Torcello offers the most promising illustration of Venice at its birth. The little island lies beyond Burano, necessitating an hour or so on a vaporetto. Begin at Fondamente Nuove, where mourners gather to cross to the cemetery, and take the line that pauses at Murano and then heads out to Burano. It is really a bus service on water. But one with a difference: the horizon is mesmerising. The waterways meld into the distance where, illuminated on this particular day, the far mountains, the Dolomites, glisten magically, sheathed in snow.

To reach Torcello it is necessary to change at Burano, where a diminutive vaporetto plies the five-minute crossing twice an hour. Santa Maria Assunta – Torcello’s cathedral – dominates the journey.

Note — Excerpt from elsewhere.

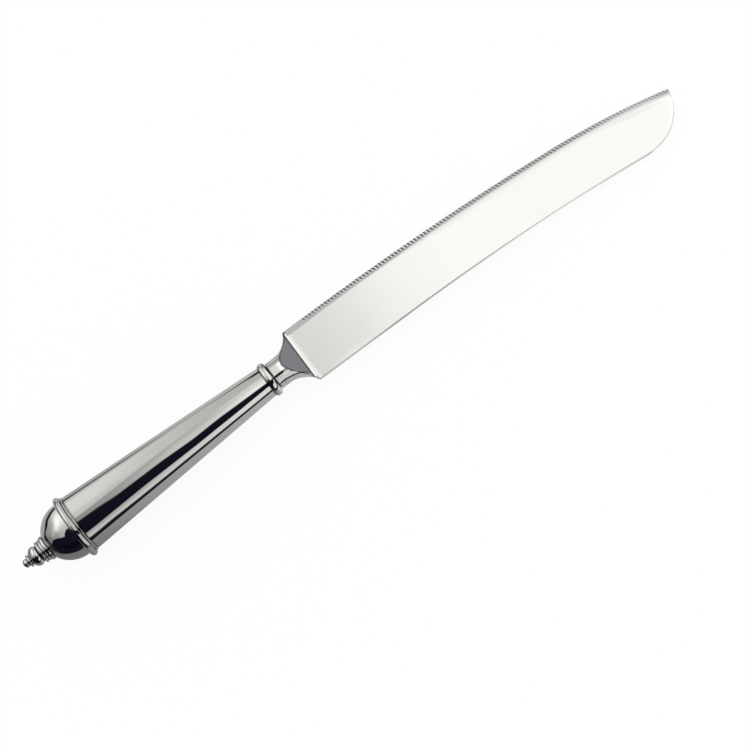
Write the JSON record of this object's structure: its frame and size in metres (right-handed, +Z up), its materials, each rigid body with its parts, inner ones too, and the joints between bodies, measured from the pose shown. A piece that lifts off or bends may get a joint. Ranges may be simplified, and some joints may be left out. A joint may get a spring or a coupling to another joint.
{
  "type": "cake knife",
  "caption": "Polished metal cake knife with a turned hollow handle, domed butt with a small finial, faceted bolster and a long, finely fluted blade.",
  "frame": {"origin": "centre of the knife's outline seen from above, on the table it lies on", "axes": "+X from the butt to the point, +Y towards the fluted edge, +Z up; the knife lies on its side on collar and nose"},
  "size_m": [0.321, 0.035, 0.0282],
  "materials": {
    "blade_steel": "polished",
    "handle_plate": "polished",
    "cement": "matte"
  },
  "bodies": {
    "root": {"blade": "blade_steel", "bolster": "handle_plate", "front_ring": "handle_plate", "handle_body": "handle_plate", "butt_collar": "handle_plate", "butt_dome": "handle_plate", "finial_collar": "handle_plate", "finial": "handle_plate", "handle_filler": "cement"}
  },
  "joints": []
}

Its campanile is a fingerpost for mariners, while the massive body of its basilica overbearingly dominates the flat marshland.

Like all places without motor vehicles, there is a heartening serenity about Torcello. Birds singing in the rushes alongside the canal leading to the church are about as noisy as it gets. Downtown Torcello consists of a tiny museum, the great church, and its erstwhile martyrium.

Torcello superseded the major Roman town of Altinum on the mainland as a bishop’s seat in Late Antiquity. In 638, the relics of St Heliodorus, a 4th-century local, were brought here, giving purchase to the construction of S Maria Assunta. The building was restored in 864, and then again in 1008. But the church is justly renowned for its majestic mosaics of the 13th century dedicated to the Last Judgement. Appropriately Mediterranean rather than Italian, the mosaicists worked to the artistic standards of the greater Byzantine commonwealth, although the poise of the many figures appears livelier than most contemporary Greek frescoes and paintings. The baroque wealth of detail conveyed by these unnamed masters is simply extraordinary.

S Maria Assunta once had a baptistery, which has now disappeared, and a martyrium dedicated to Santa Fosca. This small, pleasing church remains dwarfed by the cathedral today. Facing the churches is a modest 14th-century palazzo, now housing the Museo Provinciale of Torcello, where finds from the excavations are held. The palace is all that remains of an èmporion méga that, according to the Byzantine Emperor Constantine Porphyrogenitus, was 10,000 strong in the 10th century, and later boasted 12 parishes and 16 monasteries. Producing salt was once the island’s talisman.

Torcello holds a special place in Italian Medieval archaeology. Here, the father of the discipline, Gian Piero Bognetti, invited the Polish town archaeologist Withold Hensel to collaborate on stratigraphic excavations to trace Torcello’s urban origins. Excavations were made in 1961-1962 – before Bognetti died – beside the cathedral, where remains of an early Roman earthwork were found well below 7th-century levels, and covered in turn by a well-preserved 9th-century glass kiln fortuitously associated with a Carolingian penny and an Arab silver dirham. The kiln was almost certainly employed to make the windows and lamps for the 9th-century restored church.

In search of Venetian origins

I had come to see more modest new excavations. Two of these were on the green that separates the basilica from the canal on its north side. The archaeologist, Diego Calaon, told me that a plan had been hatched, amazingly, to build private buildings on this precious ground. As a result the Regione – the regional administration – wanted to know whether archaeological deposits might be put at risk. They certainly would be!